Les inondations qui ont touché les provinces les plus peuplées du Tchad et menaçaient d’engloutir encore un peu plus certaines zones de N’Djamena, n’auront été d’aucun effet pour noyer le mouvement de colère.

Jeudi 20 octobre, en dépit de l’interdiction de manifester décrétée la veille par le gouvernement, les quartiers réputés frondeurs de la capitale – Walia, Chagoua, Abena, Moursal – ont répondu à l’appel à la mobilisation lancé par Wakit Tama – une coalition d’organisations de la société civile – et par plusieurs partis politiques.

Des villes de province comme Moundou, Abéché, Bongor ou Koumra se sont également jointes à la protestation. Dès la matinée, des marches ont débuté, des barricades faites de branchages, de morceaux de béton et de pneus enflammés ont été érigées pour dénoncer le maintien à la présidence de Mahamat Déby pour vingt-quatre mois supplémentaires, officialisé le 10 octobre. Le jour choisi pour cette mobilisation, le 20 octobre, correspond à la date à laquelle le fils et successeur d’Idriss Déby, tué au combat en avril 2021, aurait dû rendre le pouvoir s’il avait tenu son engagement initial d’une transition de dix-huit mois.

Plus encore que de coutume, police et armée ont réprimé à coups de gaz lacrymogène, mais aussi à balles réelles. Si aucun décompte définitif et indépendant du nombre de victimes n’était disponible jeudi, Saleh Kebzabo, l’opposant devenu huit jours plus tôt premier ministre d’un « gouvernement d’union nationale », a évoqué, lors d’une conférence de presse, en fin d’après-midi, un bilan d’une « cinquantaine de morts » et de « plus de trois cents blessés » sur l’ensemble du territoire. Un journaliste, Oredjé Narcisse, a succombé au cours de la journée à une blessure par balle.
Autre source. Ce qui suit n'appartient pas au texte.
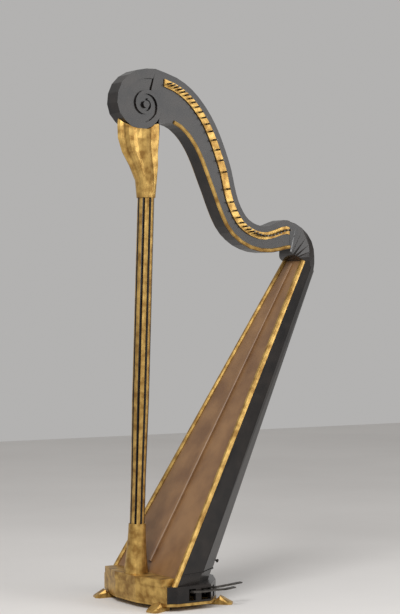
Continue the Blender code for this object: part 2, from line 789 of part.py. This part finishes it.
def shoulder():
    """Rounded knee that turns from the soundbox's top into the neck's end."""
    sides = STAVES
    inner_low = board_point(BOARD_LENGTH + GAP, -BORDER_PROUD, 0)
    outer_low = board_point(BOARD_LENGTH + GAP, DEPTH_HIGH, 0)
    (top_x, top_z), (edge_x, edge_z) = NECK_STATIONS[-1]
    inner_high = Vector((edge_x + GAP, 0, edge_z))
    outer_high = Vector((top_x + GAP, 0, top_z))
    inner_pulls = (inner_low - OUT * 0.018, inner_high - UP * 0.016)
    outer_pulls = (outer_low + Vector((0.030, 0, 0.075)), outer_high + Vector((0.075, 0, -0.012)))
    sections = []
    steps = 8
    for i in range(steps + 1):
        t = i / steps
        inner = bezier(inner_low, *inner_pulls, inner_high, t)
        outer = bezier(outer_low, *outer_pulls, outer_high, t)
        fade = t * t * (3 - 2 * t)
        half = HALF_WIDTH_HIGH + (NECK_HALF - HALF_WIDTH_HIGH) * fade
        power = 2 / (2 + 10 * fade ** 2)
        section = []
        for k in range(sides + 1):
            angle = math.radians(-90 + 180 * k / sides)
            away = math.cos(angle) ** power if k not in (0, sides) else 0.0
            across = math.copysign(abs(math.sin(angle)) ** power, math.sin(angle)) * half
            section.append(inner.lerp(outer, away) + Vector((0, across, 0)))
        sections.append(section)
    place(loft("shoulder", sections, LACQUER, smooth=40))


def bezier(a, b, c, d, t):
    s = 1 - t
    return a * s ** 3 + b * 3 * s * s * t + c * 3 * s * t * t + d * t ** 3


# Base

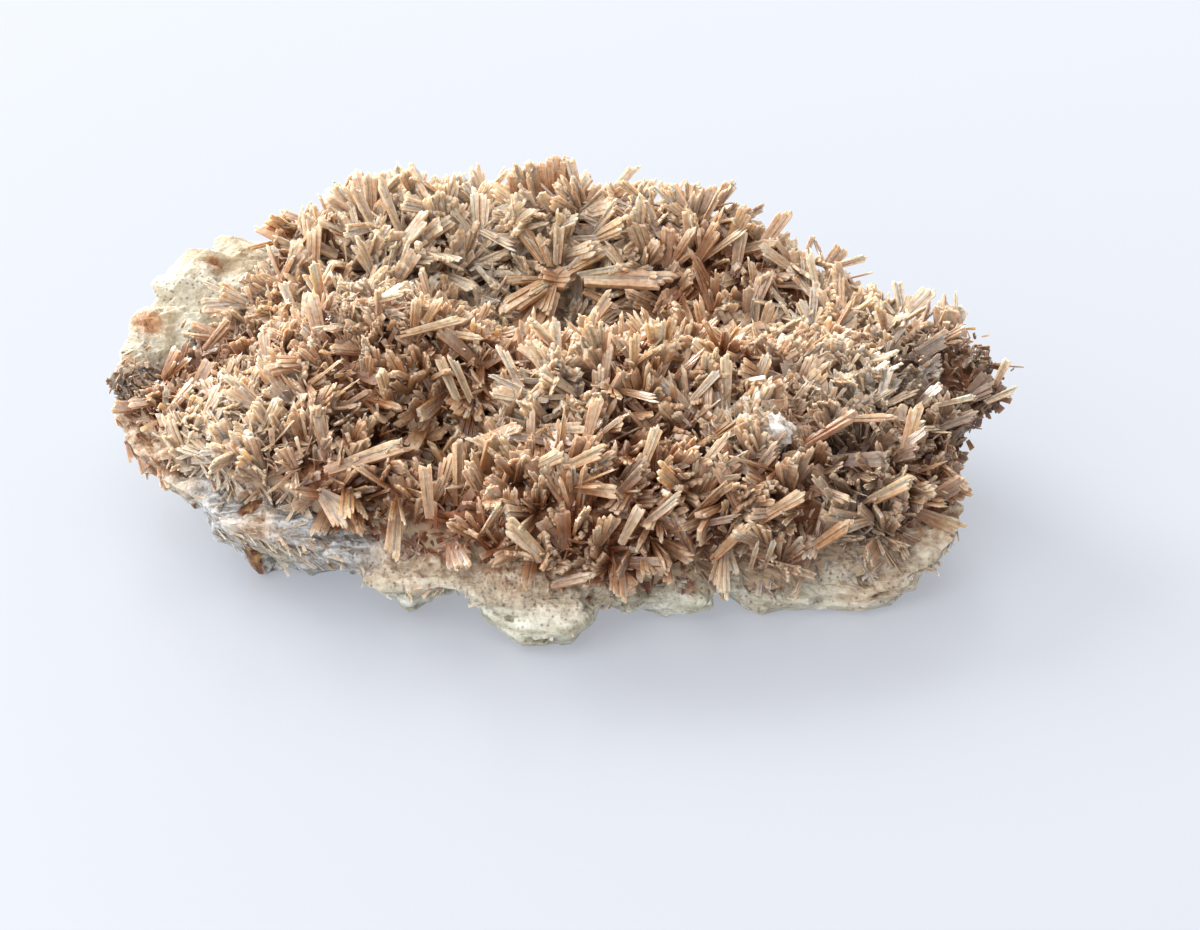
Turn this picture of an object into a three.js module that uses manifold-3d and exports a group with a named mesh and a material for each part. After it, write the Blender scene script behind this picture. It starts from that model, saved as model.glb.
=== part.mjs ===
// An inesite specimen: a hand-sized plate of quartz-bearing rock whose top and front
// are grown over by a crust of bladed crystals. The crust rises in a dome on the left,
// sinks to a pocket in front of it and to a hollow behind the middle, and a star of
// long blades stands in that hollow. The bare rock shows as a cream shoulder at the
// left rear and as a scalloped rim below the crystals in front.
// Millimetres, +Z up. X runs along the plate, Y from its front to its back, and the
// origin is the middle of the underside that it rests on.
import * as THREE from "three";
import { mergeVertices } from "three/addons/utils/BufferGeometryUtils.js";
import Module from "manifold-3d";

const wasm = await Module();
wasm.setup();

// ---- Driving dimensions ----

const CRUST_LEVEL = 11.6; // general height of the crust's top, crystals left out
const CRUST_EDGE_POWER = 2.7; // how squarely the crust turns down at its edge
const ROCK_COVER = 3.6; // how far the rock lies below the crust's top
const SEAT_GAP = 0.3; // clearance between neighbouring pieces

// The axis that angles and radii are measured round, from the middle of the specimen.
const AXIS_X = -0.3;
const AXIS_Y = -2.5;

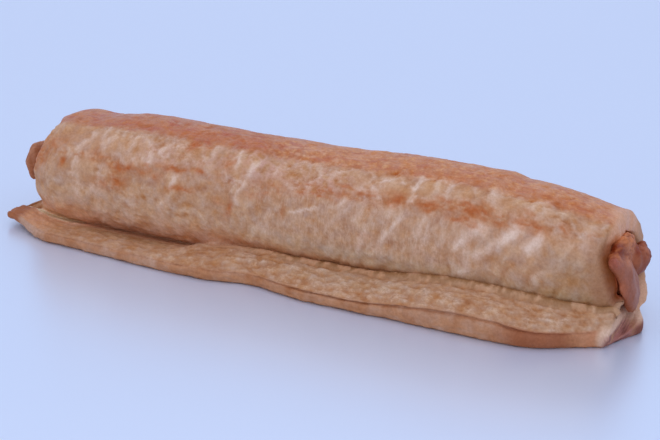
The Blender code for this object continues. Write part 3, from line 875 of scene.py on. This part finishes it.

Un journaliste succombe à ses blessures

Parmi les morts se trouveraient « entre dix et quinze éléments des forces de l’ordre », selon Aziz Mahamat Saleh, le ministre de la communication. « Trois ont été tués par des manifestants munis d’armes de poing et d’armes blanches, alors qu’ils étaient en faction devant le gouvernorat. Des policiers ont aussi été directement attaqués dans des commissariats. Ce n’était pas une manifestation, mais une insurrection pour prendre le pouvoir », assure-t-il au Monde. Vingt-quatre heures plus tôt, M. Saleh avait déjà affirmé par communiqué que « plus de 1 500 jeunes ont été entraînés et formés afin de faire des casses ciblées contre certains édifices publics et des personnalités de la République ». Dans les faits, le siège du parti du premier ministre a été en partie incendié. Celui de son prédécesseur – Albert Pahimi Padacké – vandalisé.